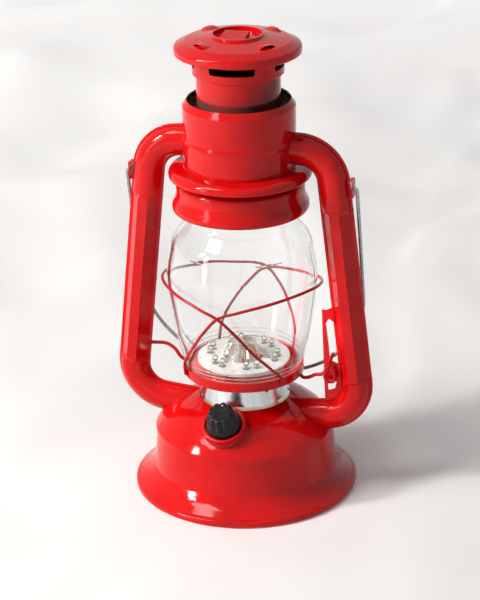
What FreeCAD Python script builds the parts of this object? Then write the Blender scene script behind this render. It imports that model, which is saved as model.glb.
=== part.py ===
import FreeCAD, Part
import math
import os

import Sketcher
from FreeCAD import Placement, Rotation, Vector

# Battery LED lantern in the tubular hurricane shape, in millimetres.
# Origin at the middle of the base's underside, +Z up, +X towards the tube with the lift bracket,
# -Y towards the dimmer knob.

# Driving dimensions: alias, value, meaning
SIZES = [
    ("wall", 0.8, "sheet metal"),
    ("fit_gap", 0.15, "air at a soldered or seated joint"),
    ("run_gap", 0.3, "air at a sliding joint"),
    ("shaft_gap", 0.05, "radial play of a turning pin"),

    ("base_radius", 75.0, "base over its hem"),
    ("hem_height", 4.4, "height of the rolled hem"),
    ("hem_width", 4.5, "flat ring under the hem"),
    ("flare_width", 13.0, "flare, from the hem to the upright wall"),
    ("crease_height", 15.8, "height of that crease"),
    ("wall_lean", 2.6, "lean of the upright wall"),
    ("skirt_wall", 24.8, "upright wall"),
    ("dome_top_radius", 29.5, "flat top of the dome"),
    ("dome_rise", 23.4, "dome above the skirt"),
    ("lead_hole_radius", 12.0, "hole for the leads in the dome's top"),

    ("tray_floor", 0.9, "underside of the bottom tray"),
    ("tray_sheet", 1.2, "tray and door thickness"),
    ("door_radius", 46.0, "battery door"),
    ("collar_height", 6.3, "tray collar above the tray"),
    ("collar_wall", 2.5, "tray collar thickness"),
    ("lug_angle", 28.0, "width of a bayonet lug"),
    ("lug_count", 3.0, "bayonet lugs"),
    ("door_turn", 40.0, "turn that frees the door"),
    ("boss_circle", 51.5, "screw bosses of the tray"),
    ("screw_radius", 1.1, "small screw shank"),
    ("coin_slot", 14.0, "coin slot in the door"),

    ("cell_radius", 7.25, "AA cell"),
    ("cell_length", 50.5, "AA cell over its nub"),
    ("cell_pitch", 15.2, "between cells"),
    ("cell_count", 4.0, "cells side by side"),
    ("holder_wall", 1.6, "battery holder plastic"),
    ("contact_sheet", 0.5, "contact plate thickness"),

    ("knob_lean", 31.0, "knob axis away from upright"),
    ("knob_radius", 11.8, "knob at its foot"),
    ("knob_taper", 3.3, "knob's top inside its foot"),
    ("knob_tall", 14.2, "knob height"),
    ("flute_count", 12.0, "flutes round the knob"),
    ("flute_radius", 1.7, "flute"),
    ("ring_radius", 14.6, "knurled ring"),
    ("ring_top", 7.2, "knurled ring above the dome"),
    ("knurl_count", 36.0, "grooves round the ring"),
    ("knurl_radius", 0.6, "groove"),
    ("shaft_radius", 2.95, "dimmer shaft"),
    ("bush_radius", 3.5, "threaded bush of the dimmer"),
    ("pot_radius", 8.0, "dimmer case"),
    ("pot_depth", 8.9, "dimmer case"),
    ("nut_width", 10.0, "dimmer nut across flats"),
    ("board_width", 24.0, "control board"),
    ("board_sheet", 1.6, "circuit board thickness"),
    ("lead_radius", 0.7, "insulated lead"),

    ("cone_inset", 0.3, "burner cone inside the dome's flat top"),
    ("cone_draft", 2.8, "burner cone's lean"),
    ("cone_tall", 16.4, "burner cone"),
    ("cone_sheet", 0.6, "burner cone metal"),
    ("column_radius", 20.0, "post under the LED board"),
    ("column_wall", 1.6, "post wall"),
    ("led_gap", 2.3, "LED board above the raised globe plate"),
    ("led_board_radius", 31.0, "LED board"),
    ("led_radius", 2.5, "5 mm LED"),
    ("led_tall", 6.0, "LED above the board"),
    ("led_circle", 22.8, "circle of LEDs"),
    ("led_pairs", 6.0, "pairs of LEDs"),
    ("led_spread", 18.0, "angle between the LEDs of a pair"),
    ("lens_radius", 14.0, "centre lens at its foot"),
    ("lens_tall", 10.0, "centre lens"),
    ("lens_sides", 14.0, "ribs of the centre lens"),
    ("lens_taper", 26.0, "lean of its sides"),

    ("plate_margin", 1.85, "globe plate outside the globe's foot"),
    ("plate_gap", 1.6, "globe plate above the burner cone"),
    ("plate_rim", 6.0, "height of that rim"),
    ("plate_floor", 1.2, "floor above the rim's lower edge"),
    ("lift_travel", 4.0, "rise of the globe plate"),
    ("glass", 1.8, "glass thickness"),
    ("globe_foot_radius", 38.2, "globe at its foot"),
    ("globe_waist_radius", 45.3, "globe a quarter of the way up"),
    ("globe_belly_radius", 50.4, "globe at its widest, before rounding"),
    ("globe_neck_radius", 34.4, "globe in the bell"),
    ("globe_tall", 131.4, "globe"),
    ("guard_wire", 1.0, "guard wire radius"),
    ("guard_air", 1.2, "guard wire off the globe's belly"),
    ("guard_tall", 68.0, "guard wire at its high side"),
    ("guard_front_drop", 10.4, "front crossing below the high side"),
    ("guard_back_drop", 16.0, "back crossing below the high side"),
    ("guard_front_end", 54.0, "angle of a wire's front end"),
    ("guard_back_end", 138.0, "angle of a wire's back end"),

    ("lift_wire_radius", 1.2, "lift wire"),
    ("lift_eye_inset", 1.75, "eye of the lift wire inside the tube's seam edge"),
    ("lift_eye_rise", 10.0, "eye of the lift wire above the globe plate"),
    ("bracket_sheet", 0.9, "lift bracket"),
    ("rivet_radius", 0.55, "bracket rivet"),

    ("tube_root", 0.5, "start of the tubes' run inside the canister's skin"),
    ("tube_rise", 14.8, "tubes above the canister's foot"),
    ("tube_top_run", 23.8, "upper bend's corner from the canister"),
    ("tube_low_run", 20.8, "lower bend's corner from the skirt"),
    ("tube_low_drop", 6.8, "lower bend's corner below the dome's top"),
    ("tube_buried", 35.4, "lower run inside the skirt before it is cut to the dome"),
    ("tube_fall", 5.3, "fall of the lower run"),
    ("tube_top_bend", 22.5, "upper bend"),
    ("tube_low_bend", 23.5, "lower bend"),
    ("tube_half", 9.3, "half width of the tube without its seam"),
    ("tube_ridge", 10.2, "depth of a half before its ridge is rounded"),
    ("seam_width", 1.6, "seam flange"),
    ("ridge_bend", 4.0, "rounding of the ridge"),

    ("canister_radius", 36.5, "canister"),
    ("hood_travel", 3.5, "rise of the hood"),
    ("brim_air", 1.1, "air between the raised hood and the canister"),
    ("canister_wall", 42.0, "canister up to its rim"),
    ("canister_rim", 4.1, "rim"),
    ("rim_width", 3.4, "rim, inwards"),
    ("bead", 0.5, "pressed bead"),
    ("bead_rise", 19.8, "middle of the bead above the canister's foot"),
    ("brim_width", 10.15, "brim"),
    ("brim_lip", 6.0, "depth of the brim's lip"),
    ("flue_gap", 9.4, "chimney inside the canister"),
    ("collar_step", 2.4, "vent collar outside the chimney"),
    ("chimney_shown", 17.0, "chimney between the canister and the vent collar"),
    ("chimney_lap", 2.7, "chimney inside the vent collar"),
    ("vent_rise", 5.2, "vents above the collar's lower edge"),
    ("vent_tall", 4.6, "vents"),
    ("vent_wide", 29.0, "vents, straight across"),
    ("vent_turn", 8.5, "first vent from the knob side"),
    ("cap_overhang", 11.4, "cap outside the vent collar"),
    ("cap_rise", 13.3, "cap's lower edge above the collar's"),
    ("cap_rim", 5.0, "cap's upright rim"),
    ("cap_slope_width", 7.1, "outer slope of the cap"),
    ("cap_slope_rise", 3.2, "outer slope of the cap"),
    ("crown_width", 16.8, "crown, from the crease to the ring"),
    ("crown_rise", 4.1, "crown with its ring"),
    ("grip_depth", 2.7, "floor inside the ring"),
    ("grip_tall", 1.5, "grip tab above the ring"),
    ("grip_width", 16.0, "grip tab"),
    ("louvre_inset", 4.3, "cap louvres inside the crease"),
    ("louvre_length", 11.0, "cap louvre"),
    ("louvre_height", 1.2, "cap louvre"),
    ("louvre_turn", 55.0, "first louvre from the knob side"),
    ("bell_margin", 8.2, "bell outside the globe's neck"),
    ("bell_lip", 2.2, "bell's lip"),
    ("bell_tall", 19.4, "bell"),
    ("spring_wire", 0.6, "hood spring wire radius"),
    ("spring_turns", 6.0, "hood spring"),
    ("spring_margin", 2.5, "hood spring's wire outside the chimney"),
    ("spring_rise", 6.8, "spring collar above the canister's foot"),
    ("spring_tall", 30.0, "room for the hood spring"),

    ("bail_drop", 23.5, "bail's pivots below the tubes' upper run"),
    ("bail_margin", 2.9, "bail leg outside the ears"),
    ("bail_bend", 70.0, "bail's corners"),
    ("bail_wire", 1.2, "bail wire radius"),
    ("bail_rest", 12.0, "bail away from hanging straight, to the back"),
    ("ear_stand", 1.2, "bail ear outside the tube's seam"),
    ("ear_width", 7.0, "bail ear"),
    ("ear_half", 6.0, "half height of a bail ear"),
]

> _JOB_
Copy out only the lines running from the beginning of the data to the line with "from FreeCAD import", both ends included.

> _ANSWER TO THE EXERCISE_
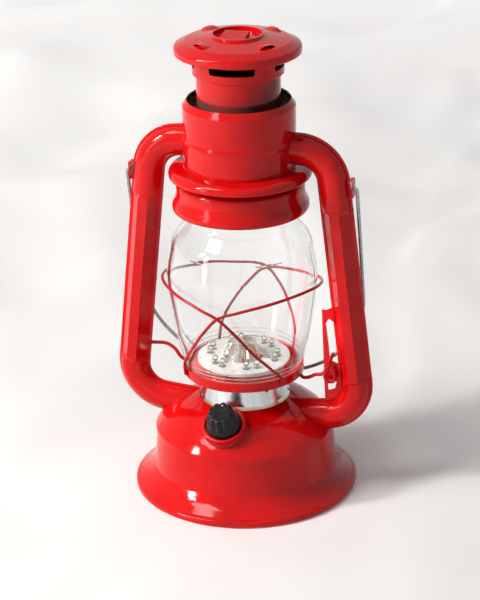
What FreeCAD Python script builds the parts of this object? Then write the Blender scene script behind this render. It imports that model, which is saved as model.glb.
=== part.py ===
import FreeCAD, Part
import math
import os

import Sketcher
from FreeCAD import Placement, Rotation, Vector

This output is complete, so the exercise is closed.